- Portrait of Frederic G. Donner, 1962.
- Born: Frederic Garrett Donner October 4, 1902 Three Oaks, Michigan, U.S.
- Died: February 28, 1987 (aged 84) Greenwich, Connecticut
- Education: University of Michigan

= Frederic G. Donner =

Frederic Garrett Donner (October 4, 1902 – February 28, 1987) was an American chairman and CEO of the General Motors Corporation from September 1, 1958, to October 31, 1967.

Frederic G. Donner was born in Three Oaks Michigan, the son of an accountant, on October 4, 1902. He graduated from the University of Michigan with a degree in economics and worked briefly for a Chicago accounting firm.

==Career at GM==
He joined General Motors's New York staff as an accountant in 1926, and worked there for 32 years.

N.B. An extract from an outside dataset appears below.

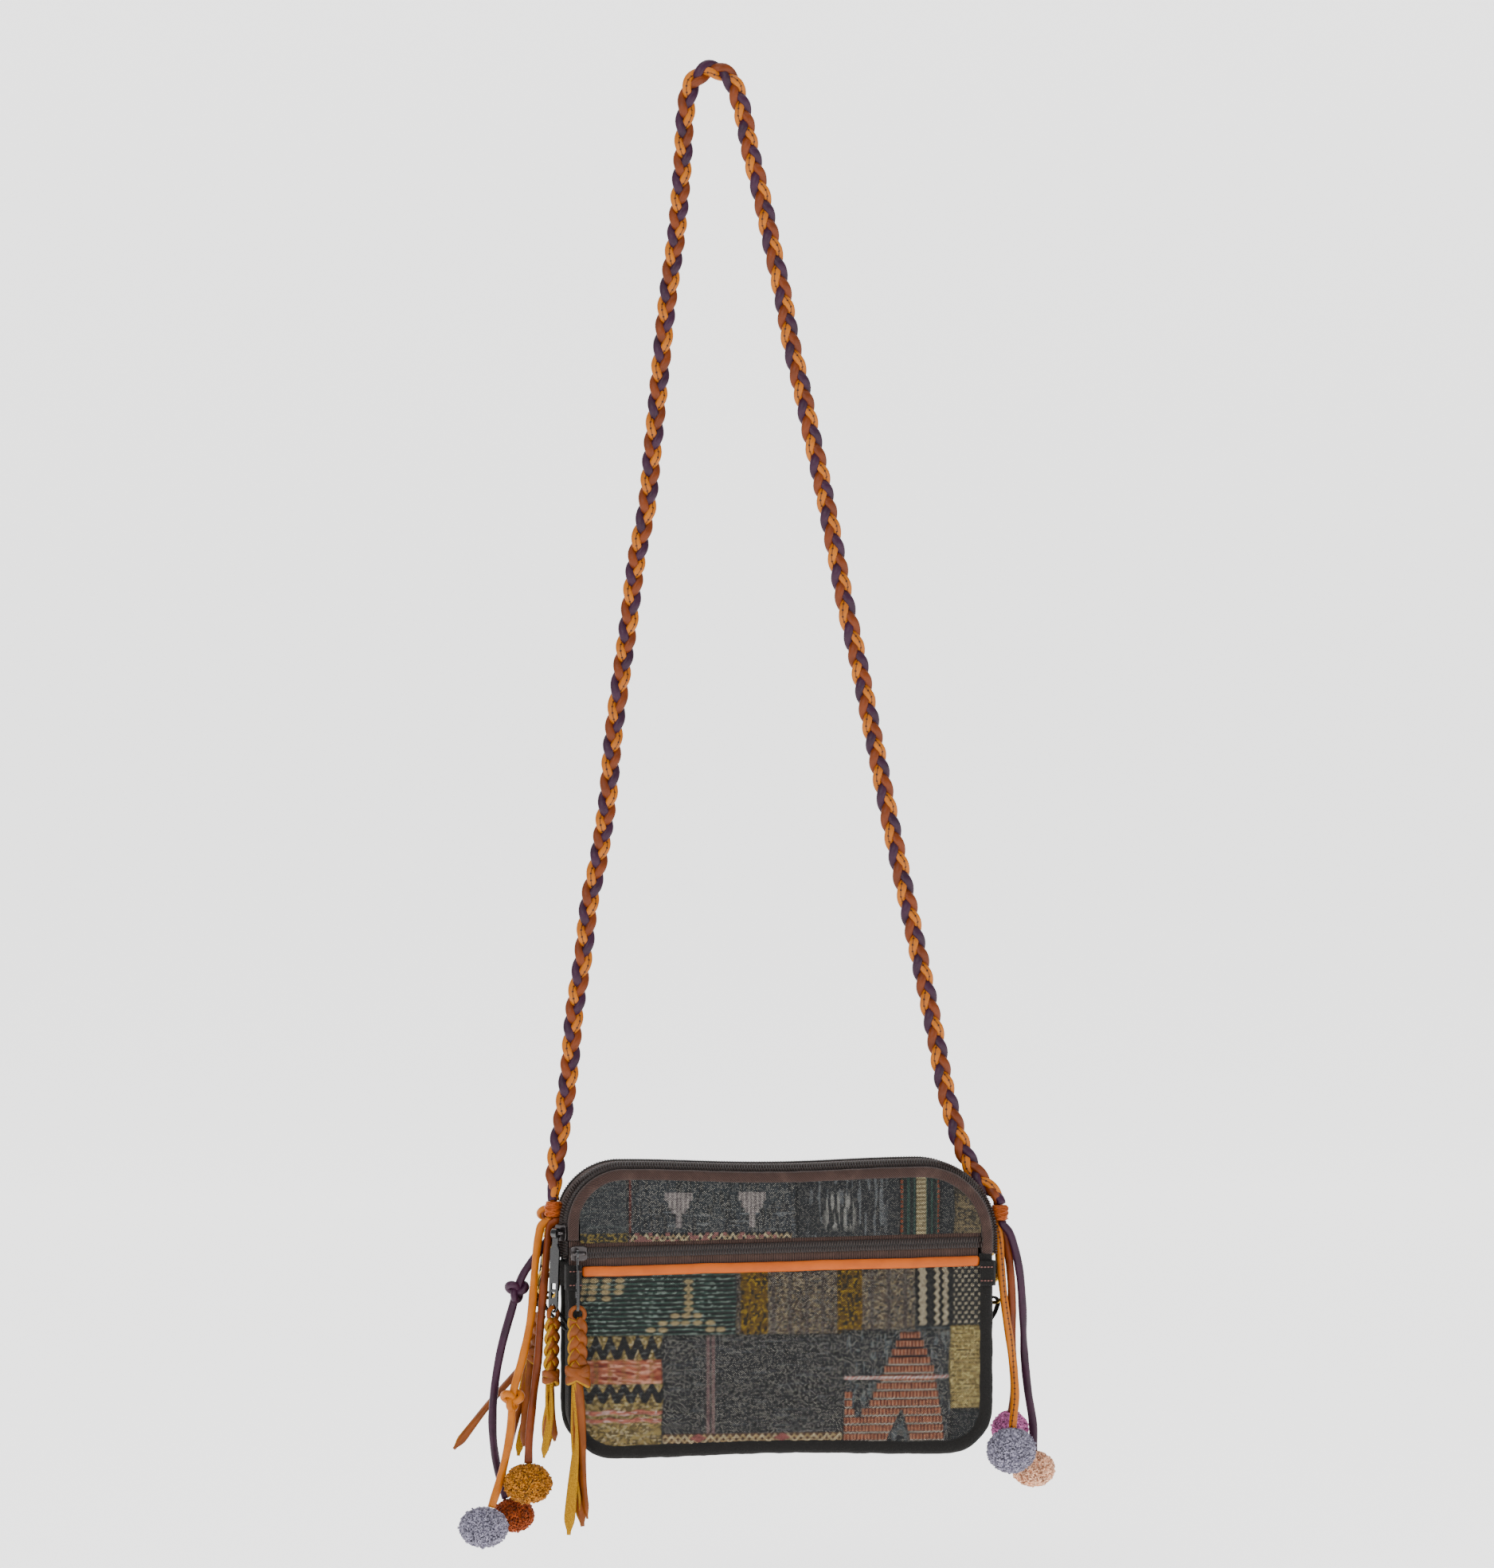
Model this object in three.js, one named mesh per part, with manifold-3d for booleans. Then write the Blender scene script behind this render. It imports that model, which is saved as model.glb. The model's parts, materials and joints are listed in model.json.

He became assistant treasurer in 1934 and in 1941, at 38, he became one of the youngest GM executives ever to reach a vice-presidency. In 1956 he was named executive vice president for finance. He served as an officer of General Motors from 1941 until 1958, when he became chairman and chief executive officer. Donner presided over a major reorganization of GM's board of directors to include more representation from outside the corporation. During his tenure GM achieved record sales and profits.

==Later career at GM==
He was at the helm when GM expanded its product line with 12 new passenger cars, including the Nova, Chevelle, Firebird, Century, Riviera, Camaro, Pontiac LeMans, Cutlass, and Eldorado.

Donner was the author of The worldwide industrial enterprise; its challenge and promise.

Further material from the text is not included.